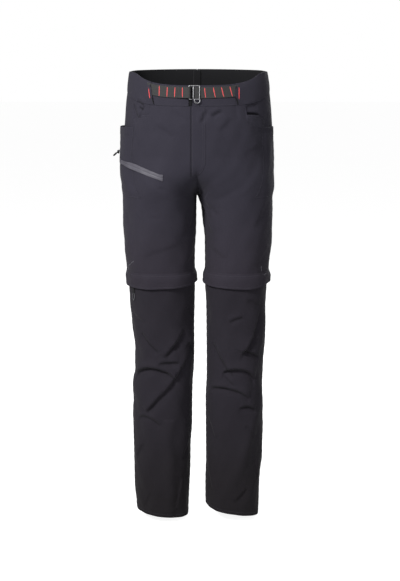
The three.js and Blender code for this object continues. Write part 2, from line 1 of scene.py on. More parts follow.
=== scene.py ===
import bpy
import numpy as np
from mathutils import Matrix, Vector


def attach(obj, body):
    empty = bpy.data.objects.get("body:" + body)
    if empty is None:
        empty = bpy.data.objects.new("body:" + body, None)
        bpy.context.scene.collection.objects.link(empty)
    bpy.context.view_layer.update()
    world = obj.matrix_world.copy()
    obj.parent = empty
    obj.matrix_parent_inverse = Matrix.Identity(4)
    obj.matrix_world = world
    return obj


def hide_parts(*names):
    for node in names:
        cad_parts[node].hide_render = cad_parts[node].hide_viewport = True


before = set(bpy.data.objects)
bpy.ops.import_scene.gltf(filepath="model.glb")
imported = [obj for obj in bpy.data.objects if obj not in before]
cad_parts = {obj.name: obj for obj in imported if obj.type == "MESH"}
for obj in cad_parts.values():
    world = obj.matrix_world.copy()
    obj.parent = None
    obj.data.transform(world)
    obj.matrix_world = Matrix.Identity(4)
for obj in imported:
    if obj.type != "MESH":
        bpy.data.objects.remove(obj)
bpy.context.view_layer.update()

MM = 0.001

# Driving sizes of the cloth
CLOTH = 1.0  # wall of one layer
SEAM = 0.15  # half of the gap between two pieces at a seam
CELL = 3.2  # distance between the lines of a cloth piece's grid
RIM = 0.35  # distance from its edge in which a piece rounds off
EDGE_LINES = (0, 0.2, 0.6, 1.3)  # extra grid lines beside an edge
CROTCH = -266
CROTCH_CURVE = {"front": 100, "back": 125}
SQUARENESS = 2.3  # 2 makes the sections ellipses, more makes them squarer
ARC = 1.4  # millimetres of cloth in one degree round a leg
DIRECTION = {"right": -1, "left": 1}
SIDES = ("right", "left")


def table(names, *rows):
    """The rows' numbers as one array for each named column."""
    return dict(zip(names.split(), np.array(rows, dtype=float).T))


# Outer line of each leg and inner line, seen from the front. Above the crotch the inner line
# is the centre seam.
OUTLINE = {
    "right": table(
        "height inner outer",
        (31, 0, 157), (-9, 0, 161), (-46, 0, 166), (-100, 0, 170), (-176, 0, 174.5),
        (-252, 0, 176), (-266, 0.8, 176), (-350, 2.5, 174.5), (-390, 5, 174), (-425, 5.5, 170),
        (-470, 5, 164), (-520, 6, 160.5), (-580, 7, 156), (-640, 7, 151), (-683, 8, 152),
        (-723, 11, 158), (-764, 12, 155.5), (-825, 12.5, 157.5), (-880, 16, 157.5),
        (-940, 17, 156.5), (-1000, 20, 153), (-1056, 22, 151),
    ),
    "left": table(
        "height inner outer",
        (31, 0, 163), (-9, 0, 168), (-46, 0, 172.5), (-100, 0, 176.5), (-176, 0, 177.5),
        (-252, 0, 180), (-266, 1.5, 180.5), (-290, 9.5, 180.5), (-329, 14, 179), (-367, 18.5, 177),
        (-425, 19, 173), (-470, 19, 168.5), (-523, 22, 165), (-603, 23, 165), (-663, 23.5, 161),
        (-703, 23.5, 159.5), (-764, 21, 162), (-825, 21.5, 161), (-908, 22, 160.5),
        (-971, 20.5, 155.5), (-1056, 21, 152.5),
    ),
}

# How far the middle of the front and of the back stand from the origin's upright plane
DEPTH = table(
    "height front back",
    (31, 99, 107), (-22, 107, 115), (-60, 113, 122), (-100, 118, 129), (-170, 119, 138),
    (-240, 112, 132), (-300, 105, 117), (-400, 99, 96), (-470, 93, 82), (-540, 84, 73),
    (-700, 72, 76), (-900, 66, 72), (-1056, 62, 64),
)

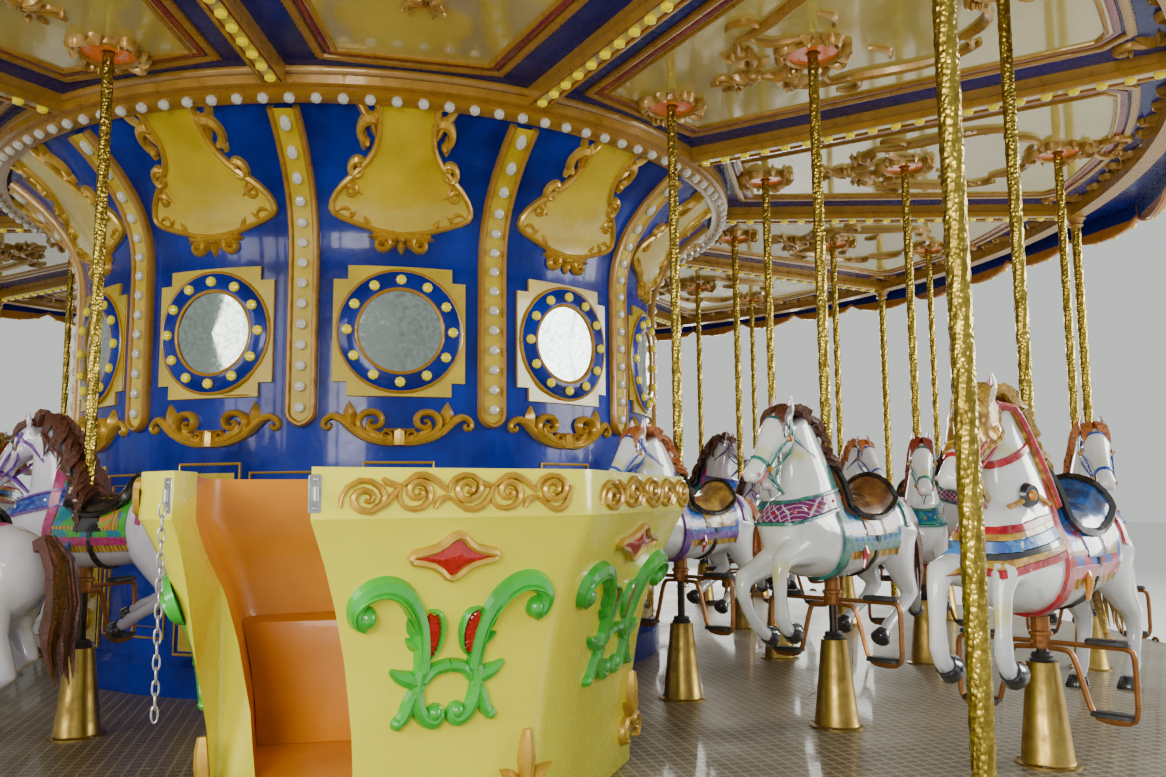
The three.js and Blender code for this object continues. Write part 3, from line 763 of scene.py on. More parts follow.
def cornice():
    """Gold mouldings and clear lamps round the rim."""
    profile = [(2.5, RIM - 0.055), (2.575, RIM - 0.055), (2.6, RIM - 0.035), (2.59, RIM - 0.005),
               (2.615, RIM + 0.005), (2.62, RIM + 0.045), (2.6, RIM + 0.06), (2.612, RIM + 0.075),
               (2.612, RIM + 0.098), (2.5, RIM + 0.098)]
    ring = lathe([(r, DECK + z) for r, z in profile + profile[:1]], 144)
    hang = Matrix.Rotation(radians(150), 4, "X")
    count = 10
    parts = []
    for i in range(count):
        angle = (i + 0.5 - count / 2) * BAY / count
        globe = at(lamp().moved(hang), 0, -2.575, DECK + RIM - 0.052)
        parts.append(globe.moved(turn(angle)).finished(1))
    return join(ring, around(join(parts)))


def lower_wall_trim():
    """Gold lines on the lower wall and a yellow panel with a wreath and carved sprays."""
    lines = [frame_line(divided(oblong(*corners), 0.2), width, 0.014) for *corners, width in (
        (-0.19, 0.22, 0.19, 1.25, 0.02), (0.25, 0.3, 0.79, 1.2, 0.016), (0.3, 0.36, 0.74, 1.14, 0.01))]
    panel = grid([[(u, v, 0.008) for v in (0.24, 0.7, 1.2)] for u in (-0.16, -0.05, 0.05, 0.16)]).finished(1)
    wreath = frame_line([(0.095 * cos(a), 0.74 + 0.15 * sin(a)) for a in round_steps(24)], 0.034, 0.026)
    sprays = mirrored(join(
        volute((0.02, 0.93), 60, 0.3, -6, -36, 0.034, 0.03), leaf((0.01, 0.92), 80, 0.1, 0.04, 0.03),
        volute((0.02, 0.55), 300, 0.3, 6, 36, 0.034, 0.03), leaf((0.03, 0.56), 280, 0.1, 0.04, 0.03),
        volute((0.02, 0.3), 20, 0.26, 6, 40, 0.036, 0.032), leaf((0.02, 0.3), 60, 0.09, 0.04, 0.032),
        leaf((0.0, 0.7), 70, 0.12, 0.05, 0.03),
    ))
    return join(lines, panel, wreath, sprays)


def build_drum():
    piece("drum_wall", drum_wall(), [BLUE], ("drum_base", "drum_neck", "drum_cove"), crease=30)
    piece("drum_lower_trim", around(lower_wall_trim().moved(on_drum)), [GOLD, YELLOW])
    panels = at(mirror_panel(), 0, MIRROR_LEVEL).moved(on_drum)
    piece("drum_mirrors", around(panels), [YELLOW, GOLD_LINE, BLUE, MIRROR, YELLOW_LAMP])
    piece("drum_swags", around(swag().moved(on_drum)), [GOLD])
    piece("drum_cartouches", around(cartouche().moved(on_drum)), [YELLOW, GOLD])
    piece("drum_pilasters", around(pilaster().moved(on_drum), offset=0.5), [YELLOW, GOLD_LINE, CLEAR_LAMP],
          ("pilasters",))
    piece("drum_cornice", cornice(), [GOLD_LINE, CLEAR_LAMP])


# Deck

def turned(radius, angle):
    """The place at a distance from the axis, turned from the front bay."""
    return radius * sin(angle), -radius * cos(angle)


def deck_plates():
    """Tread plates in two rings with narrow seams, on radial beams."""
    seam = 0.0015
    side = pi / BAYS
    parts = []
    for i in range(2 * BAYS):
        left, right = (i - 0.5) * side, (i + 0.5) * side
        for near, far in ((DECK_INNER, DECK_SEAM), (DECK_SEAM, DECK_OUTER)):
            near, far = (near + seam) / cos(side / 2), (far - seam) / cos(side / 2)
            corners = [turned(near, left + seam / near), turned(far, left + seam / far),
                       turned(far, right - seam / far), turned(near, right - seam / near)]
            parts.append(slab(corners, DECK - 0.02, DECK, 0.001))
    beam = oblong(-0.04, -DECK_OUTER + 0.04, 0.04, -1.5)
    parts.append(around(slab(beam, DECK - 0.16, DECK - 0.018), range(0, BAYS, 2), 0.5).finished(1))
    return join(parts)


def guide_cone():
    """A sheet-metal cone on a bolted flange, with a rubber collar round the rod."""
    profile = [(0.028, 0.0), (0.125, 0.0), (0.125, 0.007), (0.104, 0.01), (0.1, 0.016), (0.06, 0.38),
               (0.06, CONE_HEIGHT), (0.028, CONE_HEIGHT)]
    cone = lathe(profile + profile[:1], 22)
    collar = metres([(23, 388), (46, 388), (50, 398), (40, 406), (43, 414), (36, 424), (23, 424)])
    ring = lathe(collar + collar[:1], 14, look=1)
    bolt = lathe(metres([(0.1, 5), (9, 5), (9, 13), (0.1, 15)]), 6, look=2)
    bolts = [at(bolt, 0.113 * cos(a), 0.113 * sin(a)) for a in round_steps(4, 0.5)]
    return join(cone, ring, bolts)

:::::

— Prompt —
Beginning with the line that contains "763 of scene.py on. More parts follow." and ending with the line that contains "return join(ring, around(join(parts)))", repeat exactly those lines and no others.

— Exercise output —
The three.js and Blender code for this object continues. Write part 3, from line 763 of scene.py on. More parts follow.
def cornice():
    """Gold mouldings and clear lamps round the rim."""
    profile = [(2.5, RIM - 0.055), (2.575, RIM - 0.055), (2.6, RIM - 0.035), (2.59, RIM - 0.005),
               (2.615, RIM + 0.005), (2.62, RIM + 0.045), (2.6, RIM + 0.06), (2.612, RIM + 0.075),
               (2.612, RIM + 0.098), (2.5, RIM + 0.098)]
    ring = lathe([(r, DECK + z) for r, z in profile + profile[:1]], 144)
    hang = Matrix.Rotation(radians(150), 4, "X")
    count = 10
    parts = []
    for i in range(count):
        angle = (i + 0.5 - count / 2) * BAY / count
        globe = at(lamp().moved(hang), 0, -2.575, DECK + RIM - 0.052)
        parts.append(globe.moved(turn(angle)).finished(1))
    return join(ring, around(join(parts)))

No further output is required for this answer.